Segmentation Flashcards
Why is segmentation useful?
If we did not do segmentation, then there would be lots of wasted space, for example between the stack and the heap, in each address space.
What is the basic premise of segmentation?
For each logical segment, e.g. stack, heap, code etc. we have one base and bounds register pair in our Memory Management Unit.
How do we translate from a segmented heap address to the physical address?
Take the segmented address (say 4200), and find where the virtual heap starts (say 4100), and compute the difference (100). Then, add this value to the base register for the heap (say 0x23492837 + 100), and check it is within bounds.

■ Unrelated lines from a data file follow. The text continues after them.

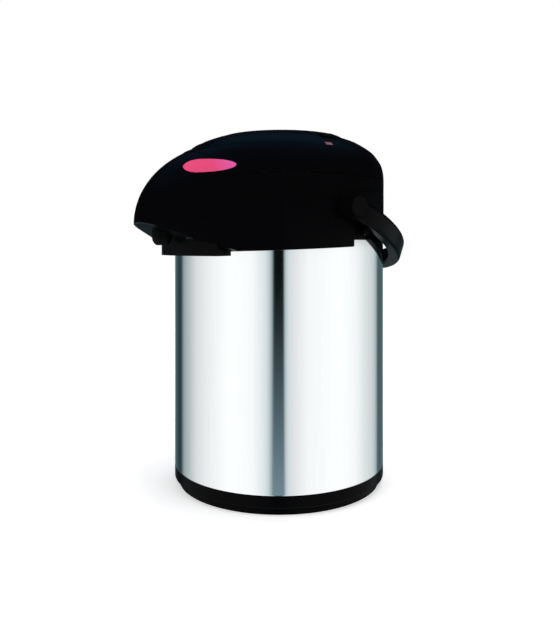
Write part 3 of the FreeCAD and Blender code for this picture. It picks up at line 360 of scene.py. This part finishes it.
# in front of the step the top follows the head's rim, which rises towards the back, and behind it
# the tube stays full height inside the head
RIM_AT_MIDDLE, RIM_SLOPE = 196.0, 3.8 / 88.5
RIM_STEP = SHELL_RADIUS * math.sin(math.radians(5))
EDGE_BAND, EDGE_ROUND = 0.5, 0.12
FOOT_ROLL, ROLL_HEIGHT = 0.45, 1.4
WELD_DEPTH, WELD_HALF_WIDTH = 0.12, 0.2
SAME_HEIGHT = 0.01
low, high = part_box("outer_shell")
bpy.ops.object.select_all(action="DESELECT")
bpy.ops.mesh.primitive_cylinder_add(vertices=SHELL_SIDES, radius=SHELL_RADIUS * MM,
                                    depth=high[2] - low[2], end_fill_type="NOTHING",
                                    location=(0, 0, (high[2] + low[2]) / 2))
shell = bpy.context.object
shell.name = "polished_steel_shell"
bpy.ops.object.transform_apply()
edit(shell, "FACE")
for drop in (0, EDGE_BAND):
    bpy.ops.mesh.select_all(action="SELECT")
    bpy.ops.mesh.bisect(plane_co=(0, 0, (RIM_AT_MIDDLE - drop) * MM), plane_no=(0, -RIM_SLOPE, 1))
choose(shell, "faces", lambda at: at.y < RIM_STEP and at.z > RIM_AT_MIDDLE + RIM_SLOPE * at.y)
bpy.ops.mesh.delete(type="FACE")
bpy.ops.mesh.select_all(action="SELECT")
bpy.ops.mesh.bisect(plane_co=(0, 0, high[2] - EDGE_BAND * MM), plane_no=(0, 0, 1))
for rise in (ROLL_HEIGHT, ROLL_HEIGHT / 2):
    bpy.ops.mesh.select_all(action="SELECT")
    bpy.ops.mesh.bisect(plane_co=(0, 0, low[2] + rise * MM), plane_no=(0, 0, 1))
for rise, roll in ((0, FOOT_ROLL), (ROLL_HEIGHT / 2, FOOT_ROLL / 4)):
    choose(shell, "verts", lambda at: abs(at.z - low[2] / MM - rise) < SAME_HEIGHT)
    shrink = 1 - roll / SHELL_RADIUS
    bpy.ops.transform.resize(value=(shrink, shrink, 1), center_override=(0, 0, low[2]))
choose(shell, "verts", lambda at: at.y > SHELL_RADIUS / 2 and abs(at.x) < WELD_HALF_WIDTH)
bpy.ops.transform.translate(value=(0, -WELD_DEPTH * MM, 0))
close(30)
modify(shell, "SOLIDIFY", thickness=SHELL_WALL * MM, offset=-1, use_even_offset=True)
modify(shell, "BEVEL", width=EDGE_ROUND * MM, segments=2, limit_method="ANGLE",
       angle_limit=math.radians(60))
modify(shell, "WEIGHTED_NORMAL", keep_sharp=True)
# mirror-polished stainless steel: bright, with polishing lines that run up it, drawn 0.8 mm wide
# because the real ones are too fine to show
polished_steel = spun_steel("mirror_polished_stainless", "#f4f6f6", "#edf0f1",
                            rough=0.055, line=0.8, stretch=(1, 1, 90))
shell.data.materials.append(polished_steel)
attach(shell, "jug")
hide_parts("outer_shell")

# ---------------------------------------------------------------- shoulder and mouth
# The fixed half of the head: a gloss black moulding with the spout nose, over the bottle's neck.
# A white mouth ring is screwed down inside it and the milky water pipes pass through.

# natural polypropylene: a food-safe white, slightly warm and half matt
white_pp = moulded("natural_white_polypropylene", "#e6e5dd", "#dedcd3",
                   rough=0.42, grain=1.0, depth=0.015, gloss=0.45)
# black polypropylene from a grained mould: an even satin black with no clear highlight
satin_black = moulded("grained_black_polypropylene", "#060607", "#09090a",
                      rough=0.42, grain=0.45, depth=0.03, gloss=0.045)
# extruded polypropylene pipe: milky, so that light passes through its wall and softens it, with
# faint clouds
CLOUD = 12
milky_pipe, tree = new_material("milky_polypropylene_pipe")
place = add_node(tree, "TexCoord")
cloud = add_node(tree, "TexNoise", {"Scale": 1 / (CLOUD * MM), "Detail": 2},
                 {"Vector": place.outputs["Object"]})
tint = add_node(tree, "MixRGB", {1: linear("#dfe3e1"), 2: linear("#cfd5d3")}, {0: cloud.outputs[0]})
haze = add_node(tree, "MapRange", {"To Min": 0.22, "To Max": 0.38}, {"Value": cloud.outputs[0]})
shader = add_node(tree, "BsdfPrincipled", {"IOR": 1.49, "Transmission Weight": 0.35},
                  {"Base Color": tint.outputs[0], "Roughness": haze.outputs[0]})
add_node(tree, "OutputMaterial", links={0: shader.outputs[0]})
dress(gloss_black, "shoulder")
dress(white_pp, "mouth_ring")
dress(zinc, "mouth_ring_screws")
dress(milky_pipe, "dip_tube", "outlet_pipe")
dress(silicone, "pipe_seal")

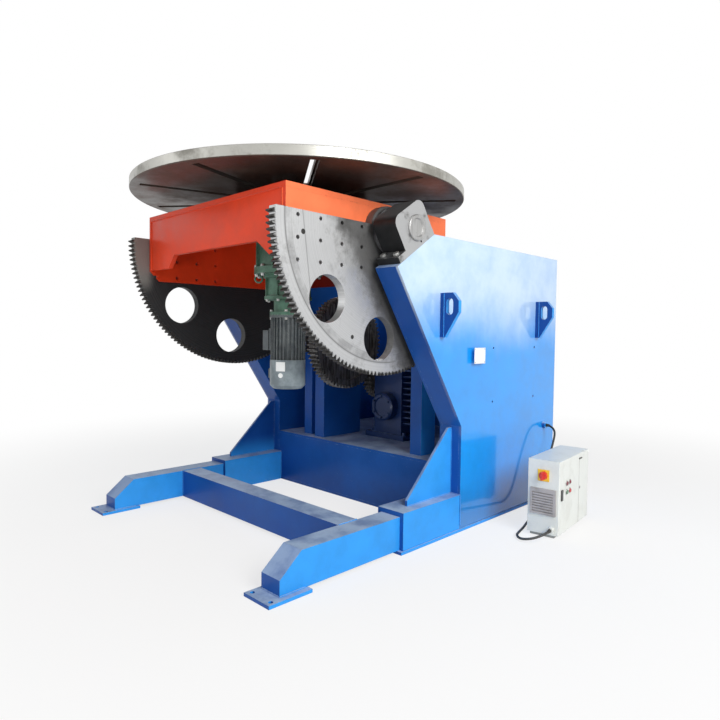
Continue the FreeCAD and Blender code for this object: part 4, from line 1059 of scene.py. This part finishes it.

How does the MMU know which segment we are referring to? What is the problem with this?
Often, the first few bits of a virtual address will refer to which segment we are trying to access. For example, 01 might mean that it is the heap segment, and 11 might mean it is the stack segment etc.
The problem with this is that it limits how many virtual addresses we can have in an address space.
What might we need to specify in the MMU, to show that the stack is different from the heap segment?
Aside from using the first few bits to indicate this, we also must record that the stack grows negatively.
Why might the MMU need to include protection bits for each of its segments?
This is important if we are sharing memory. For example, it would be useful to be able to share code memory, but we must make sure that this can only be read and executed.
What is external fragmentation?
When the physical memory becomes full of little holes between segments, making it hard to allocate new segments.